WHAT THE TASK ASKS ::
Up to and including the line containing "EYE_R = 3.3", please reproduce the lines of the listing below, starting from the top.

----------

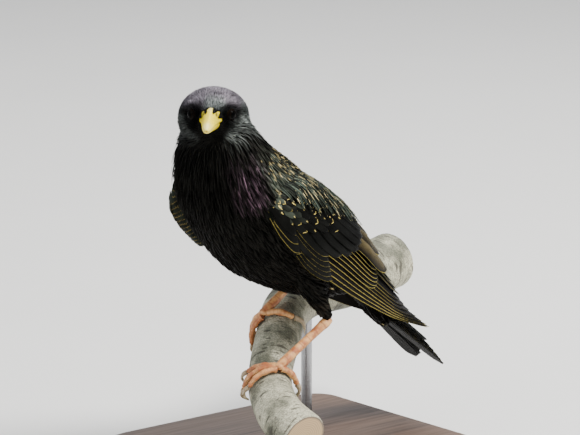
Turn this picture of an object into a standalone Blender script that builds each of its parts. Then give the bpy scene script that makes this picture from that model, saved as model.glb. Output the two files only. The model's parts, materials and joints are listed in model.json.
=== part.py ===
"""A life-size still model of a common starling on a short perch.

Lengths are in millimetres in the code and metres in the file.  The bird frame
used below is (front, left, up), measured from midway between the two feet;
row() turns it into the world frame, where the bird's body faces -Y and the
underside of the stand lies on z = 0.
"""
import math
import random

import bmesh
import bpy
import numpy as np
from mathutils import Vector

SEED = 12
GAP = 0.35                       # clearance between neighbouring nodes
FEET_AT = (8.0, -16.0, 58.0)     # midpoint of the feet in the world frame

HEAD_AT = (36.4, 3.1, 103.2)     # centre of the head, bird frame
HEAD_TURN = 46.8                 # head turned to its left, degrees
HEAD_PITCH = 0.5                 # bill above level, degrees
EYE_AT = (6.5, 8.3, 3.2)         # eye centre in the head frame (front, side, up)
EYE_R = 3.3

# dorsal point, ventral point and half width of each section of the body
BODY = (
    ((-66.0, -0.5), (-60.0, -5.5), 5.0),
    ((-60.0, 7.0), (-53.0, -0.5), 8.0),
    ((-53.0, 17.0), (-45.0, 7.0), 11.0),
    ((-46.0, 27.0), (-37.0, 12.0), 14.5),
    ((-39.0, 38.5), (-26.0, 15.5), 19.5),
    ((-31.8, 50.6), (-10.0, 19.0), 24.5),
    ((-22.8, 63.8), (6.5, 25.0), 27.5),
    ((-11.6, 75.0), (22.0, 33.0), 28.5),
    ((-0.4, 84.3), (35.0, 46.0), 28.0),
    ((8.5, 90.5), (44.0, 60.0), 26.5),
    ((14.5, 97.0), (48.0, 76.0), 22.5),
    ((19.0, 103.0), (47.5, 88.0), 18.5),
    ((25.0, 108.0), (44.0, 98.0), 14.0),
    ((31.0, 110.0), (40.0, 105.0), 8.0),
)
# distance along the head, top, bottom and half width
HEAD = (
    (-16.5, 3.0, -7.0, 5.0),
    (-14.0, 8.0, -12.0, 10.0),
    (-9.0, 12.0, -14.0, 14.0),
    (-3.0, 13.6, -13.0, 15.6),
    (3.0, 13.2, -11.0, 14.2),
    (6.5, 12.0, -10.0, 11.7),
    (10.0, 9.6, -8.6, 9.4),
    (13.0, 7.2, -6.8, 7.4),
    (15.2, 5.2, -5.4, 5.6),
    (16.5, 3.4, -4.2, 4.2),
)
# distance along the head, edge height, outer height and half width of each half of the bill
BILL_UPPER = (
    (9.0, 1.2, 5.6, 5.3), (12.0, 1.2, 6.4, 5.2), (15.0, 1.2, 6.4, 4.5), (20.0, 1.3, 5.6, 3.5),
    (25.0, 1.35, 4.8, 2.9), (31.0, 1.3, 3.8, 2.3), (35.5, 1.2, 2.9, 1.7), (37.6, 1.0, 1.9, 0.9),
)
BILL_LOWER = (
    (9.0, 0.9, -2.6, 4.5), (12.0, 0.9, -2.9, 4.4), (15.0, 0.9, -2.7, 3.9), (20.0, 1.0, -2.0, 3.2),
    (25.0, 1.05, -1.4, 2.7), (31.0, 1.0, -0.8, 2.1), (35.0, 0.9, -0.3, 1.5), (36.8, 0.7, 0.1, 0.8),
)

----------

ANSWER TO THE PROBLEM ::
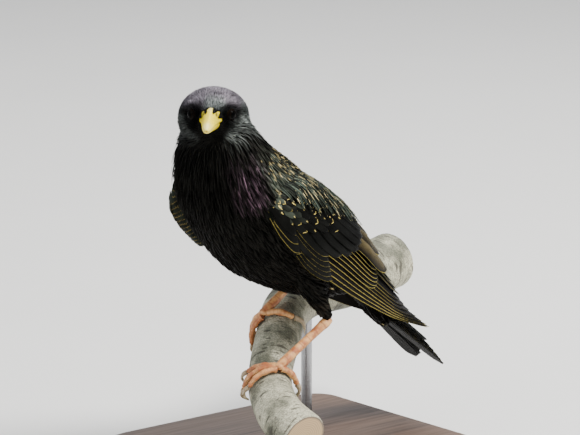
Turn this picture of an object into a standalone Blender script that builds each of its parts. Then give the bpy scene script that makes this picture from that model, saved as model.glb. Output the two files only. The model's parts, materials and joints are listed in model.json.
=== part.py ===
"""A life-size still model of a common starling on a short perch.

Lengths are in millimetres in the code and metres in the file.  The bird frame
used below is (front, left, up), measured from midway between the two feet;
row() turns it into the world frame, where the bird's body faces -Y and the
underside of the stand lies on z = 0.
"""
import math
import random

import bmesh
import bpy
import numpy as np
from mathutils import Vector

SEED = 12
GAP = 0.35                       # clearance between neighbouring nodes
FEET_AT = (8.0, -16.0, 58.0)     # midpoint of the feet in the world frame

HEAD_AT = (36.4, 3.1, 103.2)     # centre of the head, bird frame
HEAD_TURN = 46.8                 # head turned to its left, degrees
HEAD_PITCH = 0.5                 # bill above level, degrees
EYE_AT = (6.5, 8.3, 3.2)         # eye centre in the head frame (front, side, up)
EYE_R = 3.3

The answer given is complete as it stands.